## begin Extracted entries

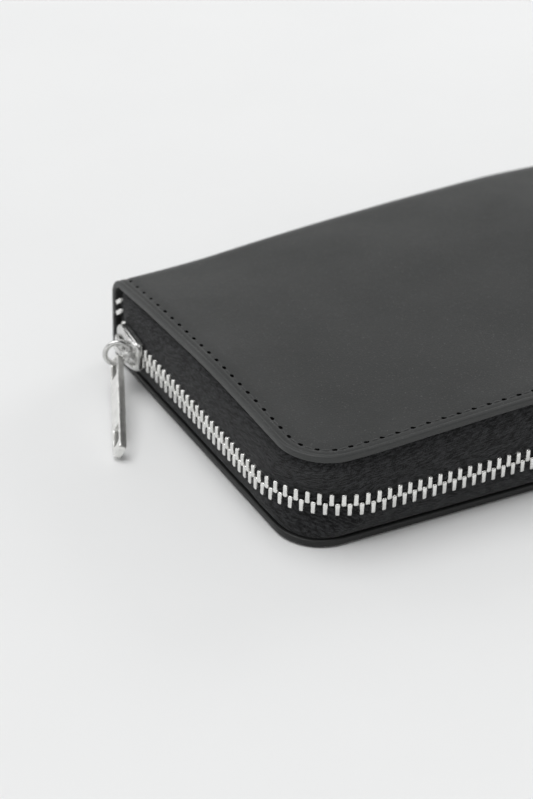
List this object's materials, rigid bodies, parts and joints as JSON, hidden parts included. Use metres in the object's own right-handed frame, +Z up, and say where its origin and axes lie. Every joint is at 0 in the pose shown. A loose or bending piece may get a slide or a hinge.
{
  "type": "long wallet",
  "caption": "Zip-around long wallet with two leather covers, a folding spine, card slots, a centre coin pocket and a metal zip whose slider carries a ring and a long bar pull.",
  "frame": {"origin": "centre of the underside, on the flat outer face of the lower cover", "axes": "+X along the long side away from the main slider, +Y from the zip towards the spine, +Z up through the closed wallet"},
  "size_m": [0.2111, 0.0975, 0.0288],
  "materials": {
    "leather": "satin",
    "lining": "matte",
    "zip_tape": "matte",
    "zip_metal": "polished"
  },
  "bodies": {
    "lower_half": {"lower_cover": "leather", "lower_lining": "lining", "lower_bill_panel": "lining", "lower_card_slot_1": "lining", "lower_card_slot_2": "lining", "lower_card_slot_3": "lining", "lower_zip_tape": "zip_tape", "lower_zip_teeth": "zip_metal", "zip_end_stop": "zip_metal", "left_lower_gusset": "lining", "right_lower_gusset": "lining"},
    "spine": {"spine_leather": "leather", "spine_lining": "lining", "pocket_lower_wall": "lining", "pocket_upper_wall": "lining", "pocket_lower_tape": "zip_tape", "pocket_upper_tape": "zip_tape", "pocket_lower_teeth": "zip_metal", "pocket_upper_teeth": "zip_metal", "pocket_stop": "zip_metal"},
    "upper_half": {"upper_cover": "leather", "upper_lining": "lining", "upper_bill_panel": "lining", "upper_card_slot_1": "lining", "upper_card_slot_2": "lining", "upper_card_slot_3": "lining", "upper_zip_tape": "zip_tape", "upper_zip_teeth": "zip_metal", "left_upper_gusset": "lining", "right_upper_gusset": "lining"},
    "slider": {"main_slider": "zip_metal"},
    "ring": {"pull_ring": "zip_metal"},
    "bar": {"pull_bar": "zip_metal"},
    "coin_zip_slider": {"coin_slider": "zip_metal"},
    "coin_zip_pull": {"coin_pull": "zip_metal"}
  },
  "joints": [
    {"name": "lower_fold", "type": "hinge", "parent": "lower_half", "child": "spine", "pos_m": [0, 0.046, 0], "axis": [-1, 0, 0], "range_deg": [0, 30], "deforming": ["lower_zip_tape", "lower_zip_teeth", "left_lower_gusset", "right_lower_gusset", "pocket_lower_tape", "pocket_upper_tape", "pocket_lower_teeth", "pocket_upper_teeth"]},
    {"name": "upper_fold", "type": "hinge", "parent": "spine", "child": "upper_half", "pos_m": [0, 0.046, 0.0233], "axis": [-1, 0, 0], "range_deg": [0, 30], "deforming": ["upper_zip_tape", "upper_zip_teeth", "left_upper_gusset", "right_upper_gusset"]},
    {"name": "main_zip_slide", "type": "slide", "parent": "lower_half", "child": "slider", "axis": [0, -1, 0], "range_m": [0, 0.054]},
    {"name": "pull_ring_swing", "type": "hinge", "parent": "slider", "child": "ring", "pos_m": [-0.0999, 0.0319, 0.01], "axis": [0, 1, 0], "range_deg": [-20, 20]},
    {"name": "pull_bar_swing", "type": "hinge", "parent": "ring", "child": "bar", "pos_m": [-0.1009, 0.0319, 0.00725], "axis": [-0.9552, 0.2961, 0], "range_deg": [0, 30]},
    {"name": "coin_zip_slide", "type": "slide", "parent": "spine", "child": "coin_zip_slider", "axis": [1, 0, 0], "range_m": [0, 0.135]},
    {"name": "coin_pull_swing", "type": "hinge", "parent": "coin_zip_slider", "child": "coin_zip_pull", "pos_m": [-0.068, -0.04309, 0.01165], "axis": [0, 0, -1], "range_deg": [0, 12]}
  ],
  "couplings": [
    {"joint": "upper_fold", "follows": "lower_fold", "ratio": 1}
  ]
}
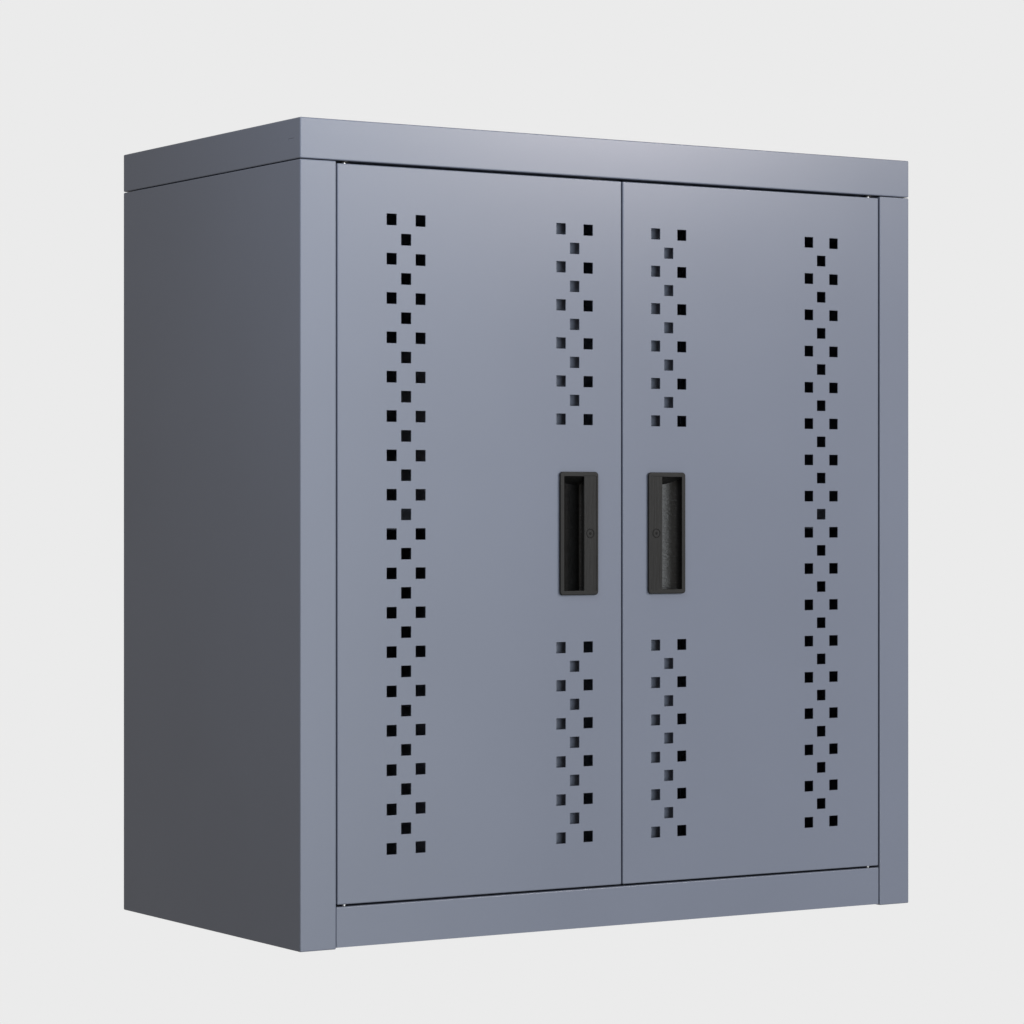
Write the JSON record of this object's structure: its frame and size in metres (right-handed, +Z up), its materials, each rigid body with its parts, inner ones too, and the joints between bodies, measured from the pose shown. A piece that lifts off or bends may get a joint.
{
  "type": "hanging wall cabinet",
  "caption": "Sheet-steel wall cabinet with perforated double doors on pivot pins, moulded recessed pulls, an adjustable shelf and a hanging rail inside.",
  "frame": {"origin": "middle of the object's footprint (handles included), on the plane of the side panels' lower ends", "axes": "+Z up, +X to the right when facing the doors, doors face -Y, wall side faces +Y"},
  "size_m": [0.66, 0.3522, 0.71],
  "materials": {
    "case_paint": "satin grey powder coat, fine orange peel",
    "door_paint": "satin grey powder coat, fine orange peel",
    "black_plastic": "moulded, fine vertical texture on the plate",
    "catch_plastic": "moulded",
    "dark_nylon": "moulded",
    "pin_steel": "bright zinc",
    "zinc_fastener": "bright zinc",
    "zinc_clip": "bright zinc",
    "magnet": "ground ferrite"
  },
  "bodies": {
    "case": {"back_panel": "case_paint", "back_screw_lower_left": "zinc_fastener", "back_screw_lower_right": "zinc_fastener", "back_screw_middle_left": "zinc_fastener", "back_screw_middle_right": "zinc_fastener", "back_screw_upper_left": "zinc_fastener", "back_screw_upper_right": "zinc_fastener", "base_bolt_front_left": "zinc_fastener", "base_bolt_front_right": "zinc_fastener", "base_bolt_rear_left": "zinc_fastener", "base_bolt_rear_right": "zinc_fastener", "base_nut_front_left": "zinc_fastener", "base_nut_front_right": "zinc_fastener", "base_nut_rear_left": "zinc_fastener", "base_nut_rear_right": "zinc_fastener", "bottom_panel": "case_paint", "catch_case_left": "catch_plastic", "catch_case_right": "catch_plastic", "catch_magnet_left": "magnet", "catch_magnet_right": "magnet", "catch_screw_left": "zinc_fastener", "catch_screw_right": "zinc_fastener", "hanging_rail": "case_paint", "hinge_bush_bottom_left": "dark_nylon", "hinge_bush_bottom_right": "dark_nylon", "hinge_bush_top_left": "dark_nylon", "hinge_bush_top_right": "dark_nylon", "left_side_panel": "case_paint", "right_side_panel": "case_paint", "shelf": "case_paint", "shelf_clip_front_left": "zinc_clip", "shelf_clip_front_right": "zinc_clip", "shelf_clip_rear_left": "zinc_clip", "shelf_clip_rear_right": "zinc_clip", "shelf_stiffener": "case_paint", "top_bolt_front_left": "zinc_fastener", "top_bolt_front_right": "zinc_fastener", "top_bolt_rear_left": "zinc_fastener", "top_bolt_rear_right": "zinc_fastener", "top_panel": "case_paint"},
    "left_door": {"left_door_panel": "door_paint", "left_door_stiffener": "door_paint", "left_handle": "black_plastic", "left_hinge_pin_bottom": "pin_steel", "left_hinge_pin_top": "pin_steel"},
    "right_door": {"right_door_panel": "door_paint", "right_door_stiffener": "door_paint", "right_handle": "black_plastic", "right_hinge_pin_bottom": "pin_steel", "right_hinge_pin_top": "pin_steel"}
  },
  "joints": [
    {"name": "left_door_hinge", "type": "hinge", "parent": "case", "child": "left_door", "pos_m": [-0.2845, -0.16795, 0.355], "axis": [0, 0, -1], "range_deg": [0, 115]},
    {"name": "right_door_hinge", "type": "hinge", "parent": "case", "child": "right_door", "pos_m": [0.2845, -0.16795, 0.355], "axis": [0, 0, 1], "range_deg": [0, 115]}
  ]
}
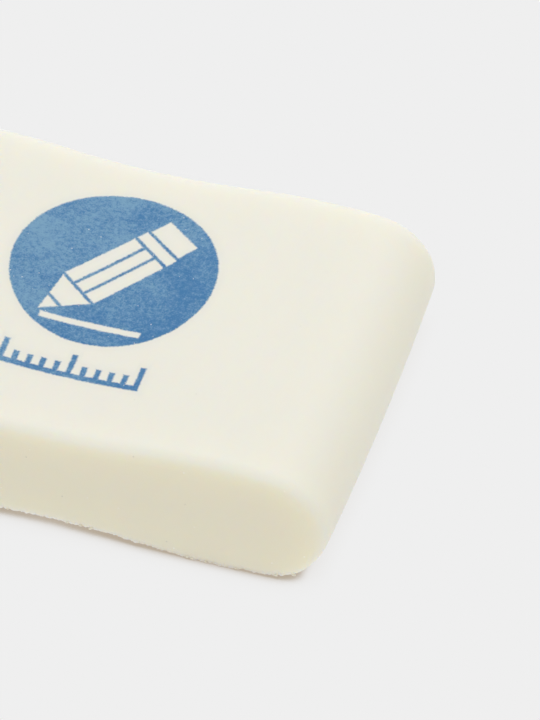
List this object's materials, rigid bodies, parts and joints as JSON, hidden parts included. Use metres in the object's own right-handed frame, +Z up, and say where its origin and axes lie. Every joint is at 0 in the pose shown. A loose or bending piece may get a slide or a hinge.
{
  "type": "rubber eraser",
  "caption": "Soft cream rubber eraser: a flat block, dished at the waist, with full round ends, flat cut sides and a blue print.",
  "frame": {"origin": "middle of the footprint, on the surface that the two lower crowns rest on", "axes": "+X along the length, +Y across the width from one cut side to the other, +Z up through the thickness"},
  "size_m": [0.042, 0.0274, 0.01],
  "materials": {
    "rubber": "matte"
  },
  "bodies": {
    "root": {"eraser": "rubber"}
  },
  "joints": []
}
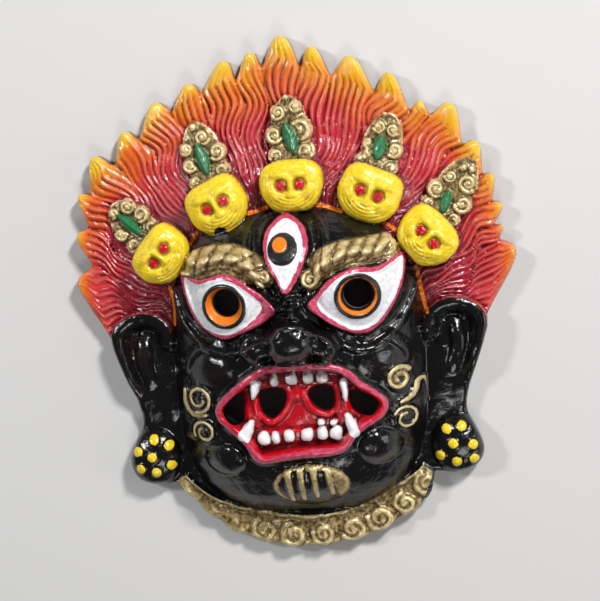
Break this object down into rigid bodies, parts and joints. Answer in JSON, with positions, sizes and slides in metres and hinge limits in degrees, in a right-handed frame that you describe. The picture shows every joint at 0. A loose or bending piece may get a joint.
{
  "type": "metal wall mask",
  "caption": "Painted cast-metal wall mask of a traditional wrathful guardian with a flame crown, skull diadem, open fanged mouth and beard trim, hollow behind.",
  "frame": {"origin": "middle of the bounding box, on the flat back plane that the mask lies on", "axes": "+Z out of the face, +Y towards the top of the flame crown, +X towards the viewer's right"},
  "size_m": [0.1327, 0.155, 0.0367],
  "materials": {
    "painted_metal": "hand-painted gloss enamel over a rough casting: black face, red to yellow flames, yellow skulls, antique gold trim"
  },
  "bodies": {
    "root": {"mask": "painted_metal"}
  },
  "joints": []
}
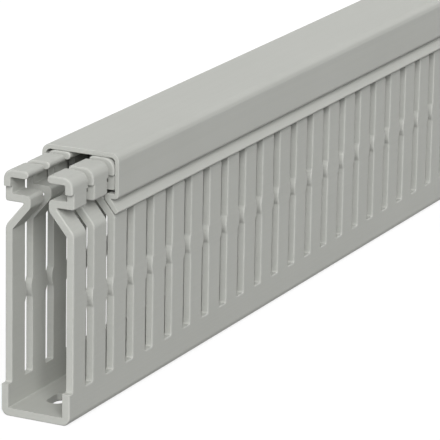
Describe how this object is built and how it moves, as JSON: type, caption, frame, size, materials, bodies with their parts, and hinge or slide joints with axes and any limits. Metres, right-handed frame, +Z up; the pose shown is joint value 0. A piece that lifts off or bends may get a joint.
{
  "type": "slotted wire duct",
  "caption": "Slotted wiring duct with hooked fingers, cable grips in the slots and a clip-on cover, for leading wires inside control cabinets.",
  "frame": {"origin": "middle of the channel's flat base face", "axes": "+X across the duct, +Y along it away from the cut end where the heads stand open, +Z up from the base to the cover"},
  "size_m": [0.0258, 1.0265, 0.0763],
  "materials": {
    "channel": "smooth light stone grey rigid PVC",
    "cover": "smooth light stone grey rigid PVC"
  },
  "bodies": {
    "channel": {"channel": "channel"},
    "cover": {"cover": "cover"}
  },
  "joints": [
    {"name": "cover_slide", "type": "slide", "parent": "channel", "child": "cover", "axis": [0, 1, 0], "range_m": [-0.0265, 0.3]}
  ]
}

## end Extracted entries

Task statement
Collect each line holding the string "with".

Task result
  "caption": "Zip-around long wallet with two leather covers, a folding spine, card slots, a centre coin pocket and a metal zip whose slider carries a ring and a long bar pull.",
Write the JSON record of this object's structure: its frame and size in metres (right-handed, +Z up), its materials, each rigid body with its parts, inner ones too, and the joints between bodies, measured from the pose shown. A piece that lifts off or bends may get a joint.
  "caption": "Sheet-steel wall cabinet with perforated double doors on pivot pins, moulded recessed pulls, an adjustable shelf and a hanging rail inside.",
  "caption": "Soft cream rubber eraser: a flat block, dished at the waist, with full round ends, flat cut sides and a blue print.",
Break this object down into rigid bodies, parts and joints. Answer in JSON, with positions, sizes and slides in metres and hinge limits in degrees, in a right-handed frame that you describe. The picture shows every joint at 0. A loose or bending piece may get a joint.
  "caption": "Painted cast-metal wall mask of a traditional wrathful guardian with a flame crown, skull diadem, open fanged mouth and beard trim, hollow behind.",
Describe how this object is built and how it moves, as JSON: type, caption, frame, size, materials, bodies with their parts, and hinge or slide joints with axes and any limits. Metres, right-handed frame, +Z up; the pose shown is joint value 0. A piece that lifts off or bends may get a joint.
  "caption": "Slotted wiring duct with hooked fingers, cable grips in the slots and a clip-on cover, for leading wires inside control cabinets.",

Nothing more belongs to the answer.